CAST FOR A REVOLUTION

Some American Friends And Enemies, 1728-1814

by Jean Fritz

Pub Date: Oct. 18th, 1972
ISBN: 0395139457
Publisher: Houghton Mifflin

A chronicle of the private and public lives of Mercy Otis Warren, one of the first historians and poets of the new American republic, and her father. (James Otis) husband (James Warren) unstable brother (James Otis, Jr.) and friends of the Otises and Warrens. Fritz, who has written histories for juveniles, is an assiduous researcher and competent assembler; this germane but bland book, however, cries out for fuller use of primary sources, especially the Warrens' correspondence with John and Abigail Adams, and Mercy's own poetry and prose.
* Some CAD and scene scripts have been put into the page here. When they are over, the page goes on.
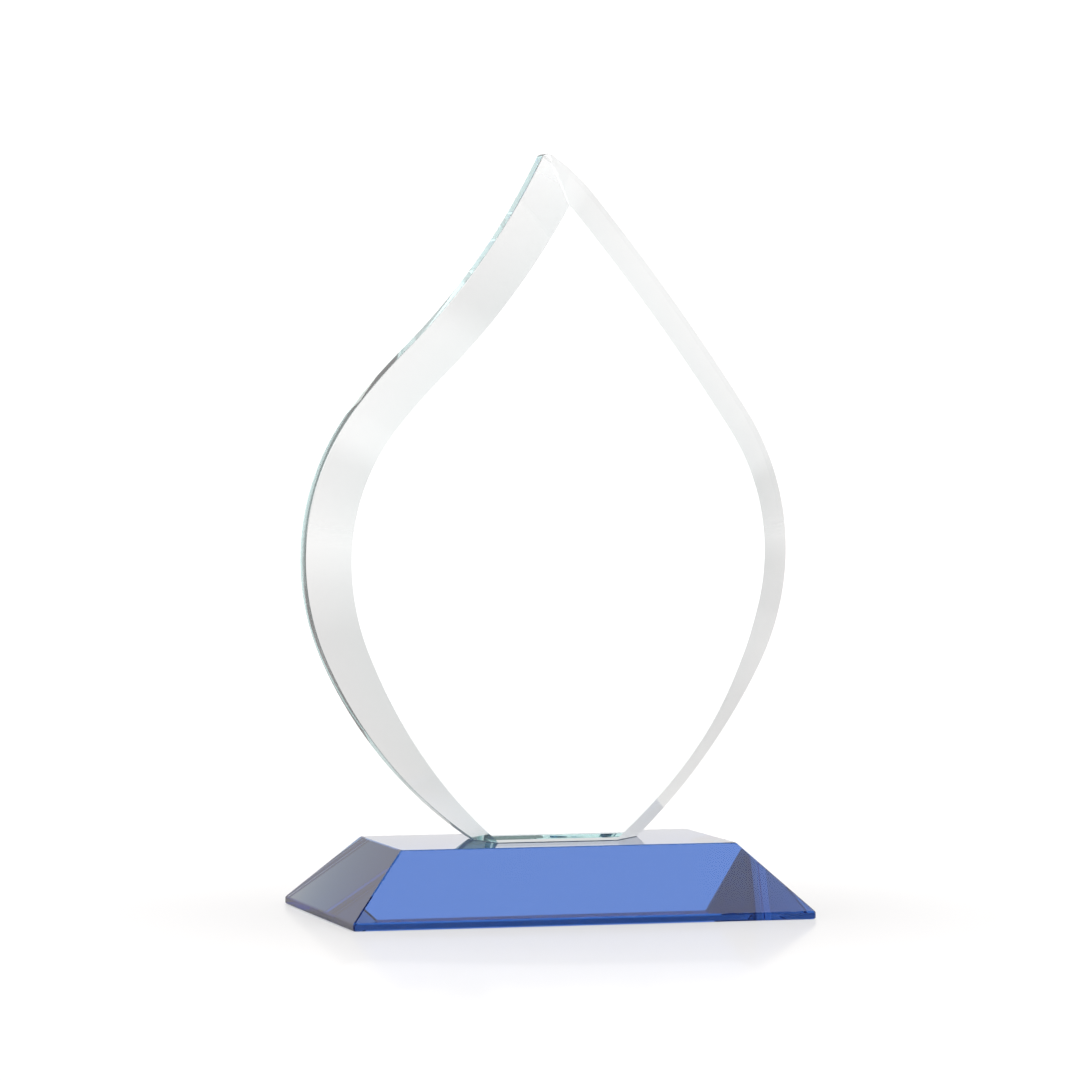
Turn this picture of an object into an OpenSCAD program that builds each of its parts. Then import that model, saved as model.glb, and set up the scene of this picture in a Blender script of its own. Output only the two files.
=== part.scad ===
// Flame award: a clear bevelled flame plate bonded upright on a blue bevelled block.
// Millimetres, +Z up. The front looks along -Y and the origin is the middle of the block's underside.

/* [Base block] */
// Length of the block along X
base_l = 130; // [115:1:160]
// Depth of the block along Y
base_w = 82; // [76:1:110]
// Height of the block
base_h = 20; // [17:0.5:30]
// Height of the upright rim below the bevels
rim_h = 2; // [1.5:0.5:5]
// Width of the bevels on all four sides, measured flat
base_bevel = 17.5; // [12:0.5:22]
// Face width of the ground chamfers on the block's corners and underside
base_arris = 0.6; // [0.3:0.1:1.2]

/* [Bond] */
// Thickness of the cured adhesive film under the flame
bond_t = 0.15; // [0.1:0.05:0.4]

/* [Flame plate] */
// Thickness of the plate the flame is cut from
plate_t = 19.05; // [17:0.05:25]
// Depth of the small chamfer round the back face and the foot
plate_arris = 0.8; // [0.4:0.1:1.2]
// Height of the chamfer along the front and back of the foot
foot_arris = 0.8; // [0.4:0.1:0.9]

/* [Front bevel] */
// Full width of the front bevel, measured flat
bevel_w = 10.15; // [8:0.05:11]
// Depth of the front bevel into the plate
bevel_d = 12.25; // [9:0.05:14]
// Width the bevel narrows to at the left of the foot
left_foot_w = 2.7; // [1.8:0.1:3.5]
// Height over which the left bevel widens from the foot
left_run = 90; // [75:1:110]
// How early in that height the left bevel does most of its widening
left_haste = 2.8; // [2:0.1:3.5]
// Width the bevel narrows to at the right of the foot
right_foot_w = 6.6; // [4:0.1:8]
// Height over which the right bevel widens from the foot
right_run = 62; // [50:1:80]
// How slowly the right bevel starts to widen
right_ease = 4; // [1:0.5:5]

/* [Flame tip] */
// Sideways position of the centre of the tip's rounding
tip_x = 1.1; // [-1:0.1:3]
// Height of the centre of the tip's rounding above the foot
tip_rise = 187.5; // [184:0.1:191]
// Radius of the tip's rounding
tip_r = 2; // [1:0.1:3]

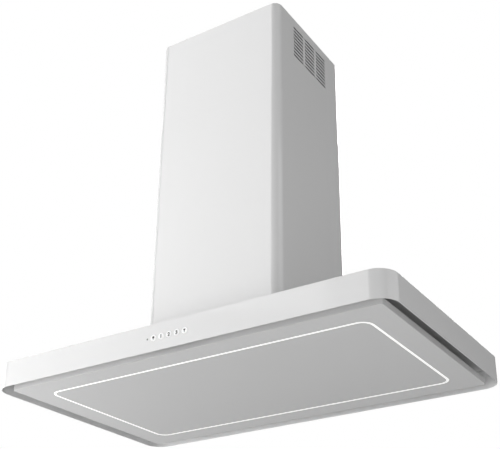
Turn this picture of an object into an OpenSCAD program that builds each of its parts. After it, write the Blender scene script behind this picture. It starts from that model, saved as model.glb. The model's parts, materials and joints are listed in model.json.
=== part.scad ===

A compensatory grasp of factions and issues is lacking, though the book records the external shifts in the alignments of Massachusetts politics. Though Mercy was an energetic satirist, the psychological side of her character emerges insufficiently. Her despair over her willful and favorite son is one of the more vivid elements of the book, along with the estrangement from the Adamses and 1812 reconciliation, the sympathetically rendered collapse of Governor Thomas Hutchinson in England, and Mercy's acquaintance with a more spectacular woman of letters, Catherine Macaulay. A period piece spanning almost a century whose circumstantialities might gently engage specialists, devotees, and researchers of American social history.